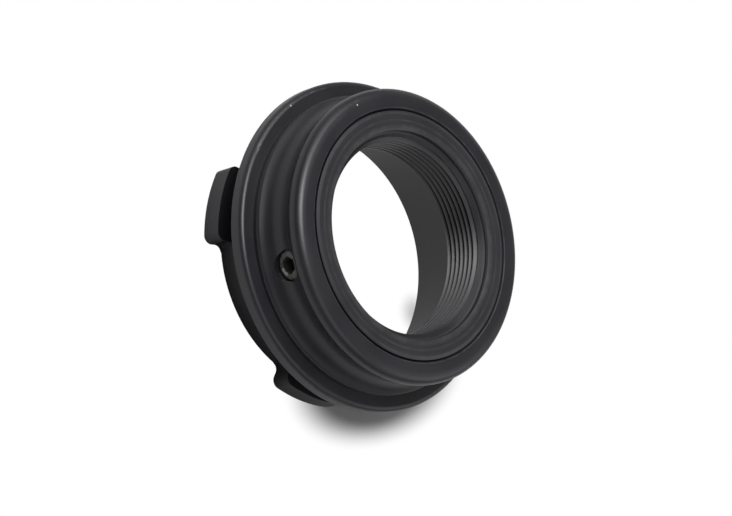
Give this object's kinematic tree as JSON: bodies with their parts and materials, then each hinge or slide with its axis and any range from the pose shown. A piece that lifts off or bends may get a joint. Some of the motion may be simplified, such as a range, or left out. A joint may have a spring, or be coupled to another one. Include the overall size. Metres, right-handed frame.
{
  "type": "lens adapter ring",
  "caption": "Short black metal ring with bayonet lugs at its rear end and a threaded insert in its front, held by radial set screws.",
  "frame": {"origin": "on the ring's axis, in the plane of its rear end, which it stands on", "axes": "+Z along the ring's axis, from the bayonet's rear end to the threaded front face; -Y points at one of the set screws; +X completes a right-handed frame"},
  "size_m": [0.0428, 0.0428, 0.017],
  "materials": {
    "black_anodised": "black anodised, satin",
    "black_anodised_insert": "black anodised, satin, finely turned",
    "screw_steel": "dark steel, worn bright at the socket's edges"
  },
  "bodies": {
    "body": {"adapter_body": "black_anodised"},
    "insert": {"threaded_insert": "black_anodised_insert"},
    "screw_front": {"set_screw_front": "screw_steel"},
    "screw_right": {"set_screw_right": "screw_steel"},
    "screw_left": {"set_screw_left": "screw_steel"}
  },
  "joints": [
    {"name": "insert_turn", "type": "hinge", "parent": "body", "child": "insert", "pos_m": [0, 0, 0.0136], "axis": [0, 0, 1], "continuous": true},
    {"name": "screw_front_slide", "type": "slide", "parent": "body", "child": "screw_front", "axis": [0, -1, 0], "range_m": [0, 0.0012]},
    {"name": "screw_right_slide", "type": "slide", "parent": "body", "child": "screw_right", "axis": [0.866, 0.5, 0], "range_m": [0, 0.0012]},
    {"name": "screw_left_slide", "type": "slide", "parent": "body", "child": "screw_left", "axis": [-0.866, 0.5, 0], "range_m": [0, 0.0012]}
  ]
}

________

# EXERCISE PROMPT
Extract all of the data above without altering anything.

# EXERCISE RESULT
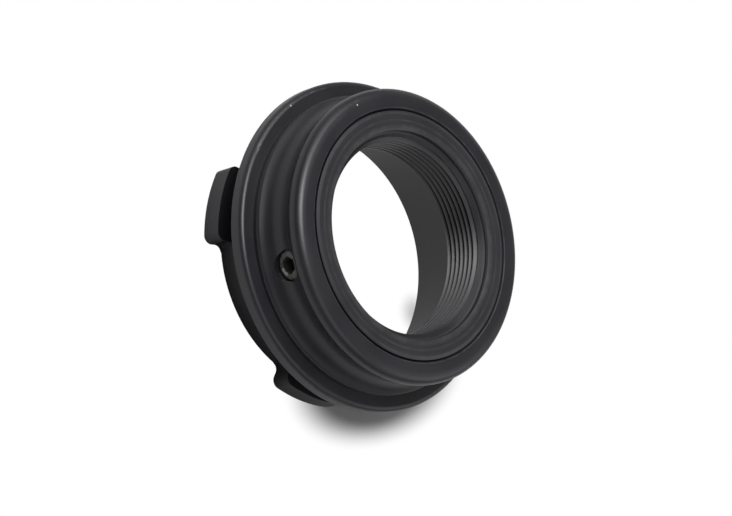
Give this object's kinematic tree as JSON: bodies with their parts and materials, then each hinge or slide with its axis and any range from the pose shown. A piece that lifts off or bends may get a joint. Some of the motion may be simplified, such as a range, or left out. A joint may have a spring, or be coupled to another one. Include the overall size. Metres, right-handed frame.
{
  "type": "lens adapter ring",
  "caption": "Short black metal ring with bayonet lugs at its rear end and a threaded insert in its front, held by radial set screws.",
  "frame": {"origin": "on the ring's axis, in the plane of its rear end, which it stands on", "axes": "+Z along the ring's axis, from the bayonet's rear end to the threaded front face; -Y points at one of the set screws; +X completes a right-handed frame"},
  "size_m": [0.0428, 0.0428, 0.017],
  "materials": {
    "black_anodised": "black anodised, satin",
    "black_anodised_insert": "black anodised, satin, finely turned",
    "screw_steel": "dark steel, worn bright at the socket's edges"
  },
  "bodies": {
    "body": {"adapter_body": "black_anodised"},
    "insert": {"threaded_insert": "black_anodised_insert"},
    "screw_front": {"set_screw_front": "screw_steel"},
    "screw_right": {"set_screw_right": "screw_steel"},
    "screw_left": {"set_screw_left": "screw_steel"}
  },
  "joints": [
    {"name": "insert_turn", "type": "hinge", "parent": "body", "child": "insert", "pos_m": [0, 0, 0.0136], "axis": [0, 0, 1], "continuous": true},
    {"name": "screw_front_slide", "type": "slide", "parent": "body", "child": "screw_front", "axis": [0, -1, 0], "range_m": [0, 0.0012]},
    {"name": "screw_right_slide", "type": "slide", "parent": "body", "child": "screw_right", "axis": [0.866, 0.5, 0], "range_m": [0, 0.0012]},
    {"name": "screw_left_slide", "type": "slide", "parent": "body", "child": "screw_left", "axis": [-0.866, 0.5, 0], "range_m": [0, 0.0012]}
  ]
}